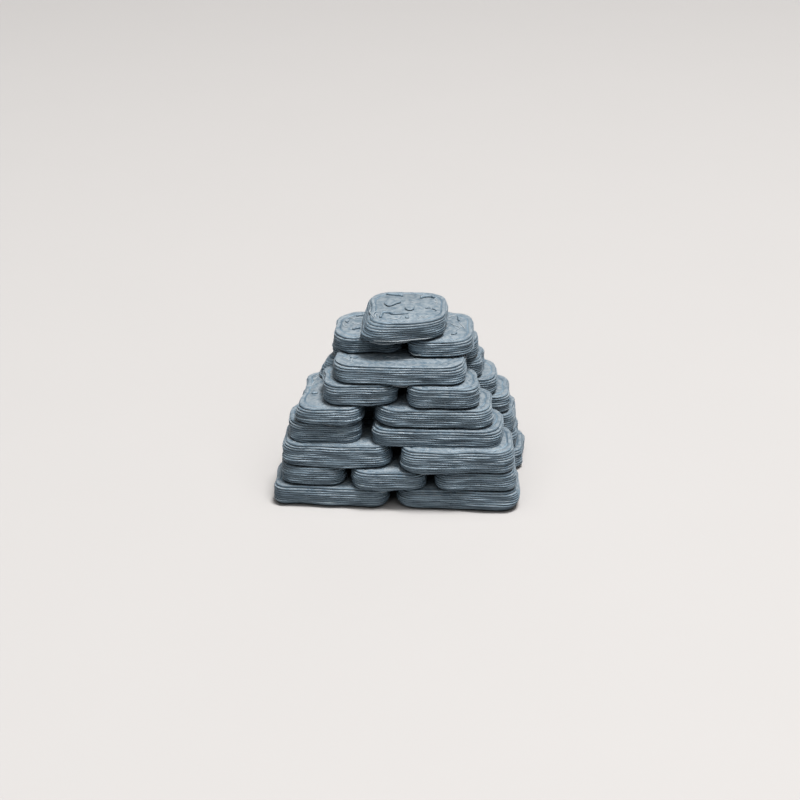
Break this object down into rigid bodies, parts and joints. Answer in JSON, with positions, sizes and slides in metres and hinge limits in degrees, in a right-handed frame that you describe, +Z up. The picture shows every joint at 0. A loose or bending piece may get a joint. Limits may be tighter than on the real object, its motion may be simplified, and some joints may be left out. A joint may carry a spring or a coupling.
{
  "type": "miniature stone cairn",
  "caption": "Small stacked-stone cairn in one piece: courses of flat round-cornered stones narrowing to a single cap stone, on a flat base.",
  "frame": {"origin": "on the ground under the middle of the pile", "axes": "+X along the front of the pile, to the right as seen from the front; +Y from the front to the back; +Z up"},
  "size_m": [0.0228, 0.015, 0.0168],
  "materials": {
    "slate_plastic": "matte slate-blue printed plastic with fine layer lines"
  },
  "bodies": {
    "root": {"cairn": "slate_plastic"}
  },
  "joints": []
}
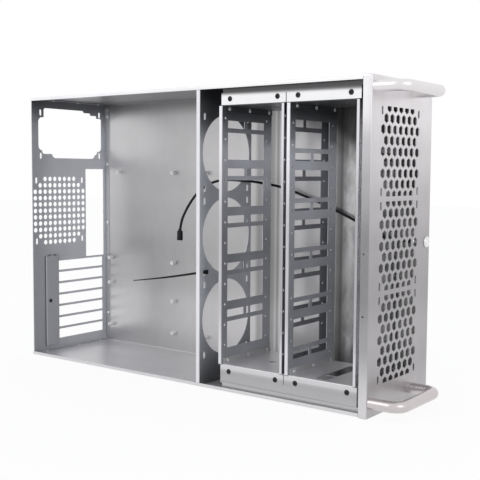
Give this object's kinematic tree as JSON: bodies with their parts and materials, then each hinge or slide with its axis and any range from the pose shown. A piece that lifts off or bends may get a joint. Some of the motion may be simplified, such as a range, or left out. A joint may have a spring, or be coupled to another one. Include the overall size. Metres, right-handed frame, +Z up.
{
  "type": "storage server chassis",
  "caption": "Rack server chassis with its cover off, standing on its long side: pierced fan wall and drive cages, hexagonal front grille, two bar handles and a push button.",
  "frame": {"origin": "middle of the footprint, at floor level, with the chassis standing on its long side", "axes": "+X from the rear panel to the front panel, +Y from the open side to the base plate, +Z up across the rack width; in a rack the part is turned a quarter turn about X, so that +Y points down"},
  "size_m": [0.7035, 0.1774, 0.443],
  "materials": {
    "tray_sheet": "brushed, satin",
    "front_sheet": "brushed, satin",
    "inner_sheet": "plain rolled sheet, satin",
    "bright_sheet": "plain rolled sheet, satin",
    "handle_metal": "smooth, satin",
    "rivet_metal": "plain",
    "bright_fastener": "plated, bright",
    "black_screw": "black oxide, semi-gloss",
    "switch_metal": "polished",
    "black_lead": "matte sleeve",
    "black_plastic": "moulded, matte"
  },
  "bodies": {
    "chassis": {"tray_base": "tray_sheet", "tray_lower_wall": "tray_sheet", "tray_upper_wall": "tray_sheet", "rear_panel": "inner_sheet", "slot_bracket": "inner_sheet", "slot_bracket_screw": "black_screw", "rear_rivets": "rivet_metal", "fan_wall": "inner_sheet", "fan_wall_rivets": "rivet_metal", "board_standoffs": "bright_fastener", "rail_lower": "bright_sheet", "rail_upper": "bright_sheet", "rail_rivets": "rivet_metal", "cage_a_left_plate": "inner_sheet", "cage_a_right_plate": "inner_sheet", "cage_b_left_plate": "inner_sheet", "cage_b_right_plate": "inner_sheet", "cage_a_lower_end": "bright_sheet", "cage_a_upper_end": "bright_sheet", "cage_b_lower_end": "bright_sheet", "cage_b_upper_end": "bright_sheet", "cage_rivets": "rivet_metal", "cage_screws": "black_screw", "front_panel": "front_sheet", "front_rivets": "rivet_metal", "handle_upper": "handle_metal", "handle_lower": "handle_metal", "handle_screws": "bright_fastener", "switch_barrel": "switch_metal", "switch_nut": "switch_metal", "switch_lead": "black_lead", "switch_lead_plug": "black_plastic", "cable_tie": "black_plastic"},
    "button": {"power_button": "switch_metal"}
  },
  "joints": [
    {"name": "button_press", "type": "slide", "parent": "chassis", "child": "button", "axis": [-1, 0, 0], "range_m": [0, 0.0012], "stiffness_N_per_m": 1500, "springref_m": -0.0008}
  ]
}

> WHAT YOU NEED TO DO
Reproduce each entry word for word.

> COMPLETE OUTPUT
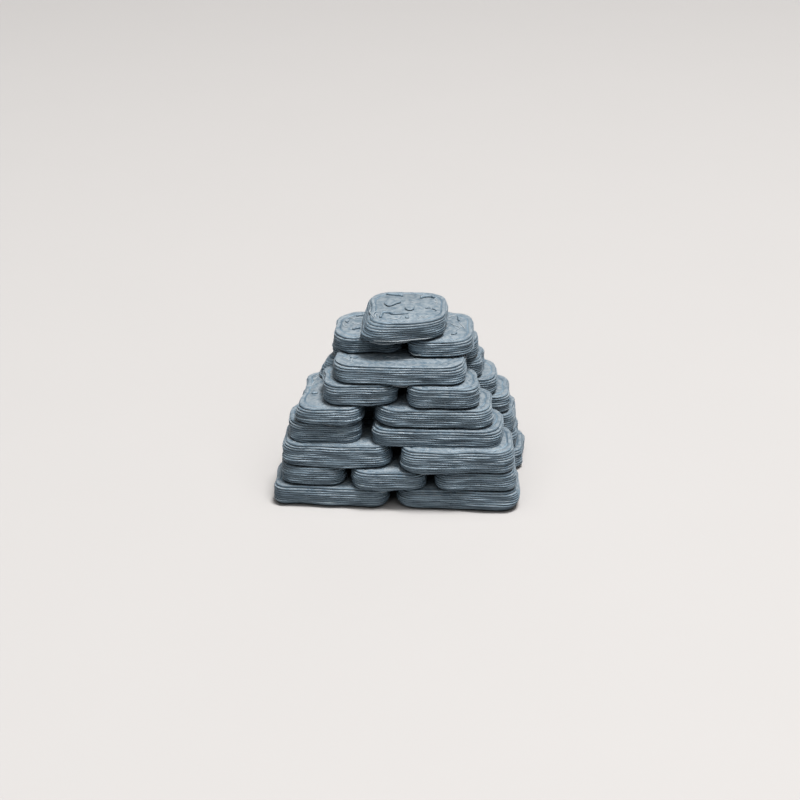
Break this object down into rigid bodies, parts and joints. Answer in JSON, with positions, sizes and slides in metres and hinge limits in degrees, in a right-handed frame that you describe, +Z up. The picture shows every joint at 0. A loose or bending piece may get a joint. Limits may be tighter than on the real object, its motion may be simplified, and some joints may be left out. A joint may carry a spring or a coupling.
{
  "type": "miniature stone cairn",
  "caption": "Small stacked-stone cairn in one piece: courses of flat round-cornered stones narrowing to a single cap stone, on a flat base.",
  "frame": {"origin": "on the ground under the middle of the pile", "axes": "+X along the front of the pile, to the right as seen from the front; +Y from the front to the back; +Z up"},
  "size_m": [0.0228, 0.015, 0.0168],
  "materials": {
    "slate_plastic": "matte slate-blue printed plastic with fine layer lines"
  },
  "bodies": {
    "root": {"cairn": "slate_plastic"}
  },
  "joints": []
}
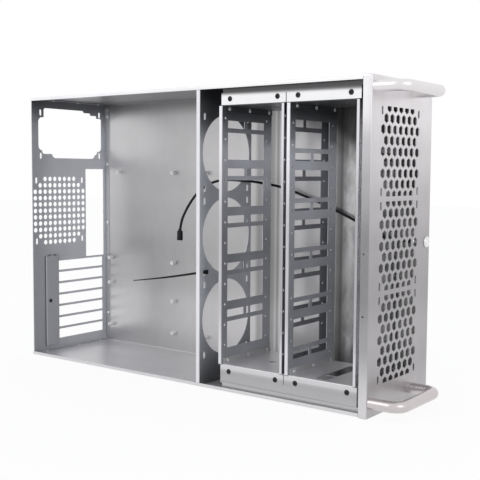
Give this object's kinematic tree as JSON: bodies with their parts and materials, then each hinge or slide with its axis and any range from the pose shown. A piece that lifts off or bends may get a joint. Some of the motion may be simplified, such as a range, or left out. A joint may have a spring, or be coupled to another one. Include the overall size. Metres, right-handed frame, +Z up.
{
  "type": "storage server chassis",
  "caption": "Rack server chassis with its cover off, standing on its long side: pierced fan wall and drive cages, hexagonal front grille, two bar handles and a push button.",
  "frame": {"origin": "middle of the footprint, at floor level, with the chassis standing on its long side", "axes": "+X from the rear panel to the front panel, +Y from the open side to the base plate, +Z up across the rack width; in a rack the part is turned a quarter turn about X, so that +Y points down"},
  "size_m": [0.7035, 0.1774, 0.443],
  "materials": {
    "tray_sheet": "brushed, satin",
    "front_sheet": "brushed, satin",
    "inner_sheet": "plain rolled sheet, satin",
    "bright_sheet": "plain rolled sheet, satin",
    "handle_metal": "smooth, satin",
    "rivet_metal": "plain",
    "bright_fastener": "plated, bright",
    "black_screw": "black oxide, semi-gloss",
    "switch_metal": "polished",
    "black_lead": "matte sleeve",
    "black_plastic": "moulded, matte"
  },
  "bodies": {
    "chassis": {"tray_base": "tray_sheet", "tray_lower_wall": "tray_sheet", "tray_upper_wall": "tray_sheet", "rear_panel": "inner_sheet", "slot_bracket": "inner_sheet", "slot_bracket_screw": "black_screw", "rear_rivets": "rivet_metal", "fan_wall": "inner_sheet", "fan_wall_rivets": "rivet_metal", "board_standoffs": "bright_fastener", "rail_lower": "bright_sheet", "rail_upper": "bright_sheet", "rail_rivets": "rivet_metal", "cage_a_left_plate": "inner_sheet", "cage_a_right_plate": "inner_sheet", "cage_b_left_plate": "inner_sheet", "cage_b_right_plate": "inner_sheet", "cage_a_lower_end": "bright_sheet", "cage_a_upper_end": "bright_sheet", "cage_b_lower_end": "bright_sheet", "cage_b_upper_end": "bright_sheet", "cage_rivets": "rivet_metal", "cage_screws": "black_screw", "front_panel": "front_sheet", "front_rivets": "rivet_metal", "handle_upper": "handle_metal", "handle_lower": "handle_metal", "handle_screws": "bright_fastener", "switch_barrel": "switch_metal", "switch_nut": "switch_metal", "switch_lead": "black_lead", "switch_lead_plug": "black_plastic", "cable_tie": "black_plastic"},
    "button": {"power_button": "switch_metal"}
  },
  "joints": [
    {"name": "button_press", "type": "slide", "parent": "chassis", "child": "button", "axis": [-1, 0, 0], "range_m": [0, 0.0012], "stiffness_N_per_m": 1500, "springref_m": -0.0008}
  ]
}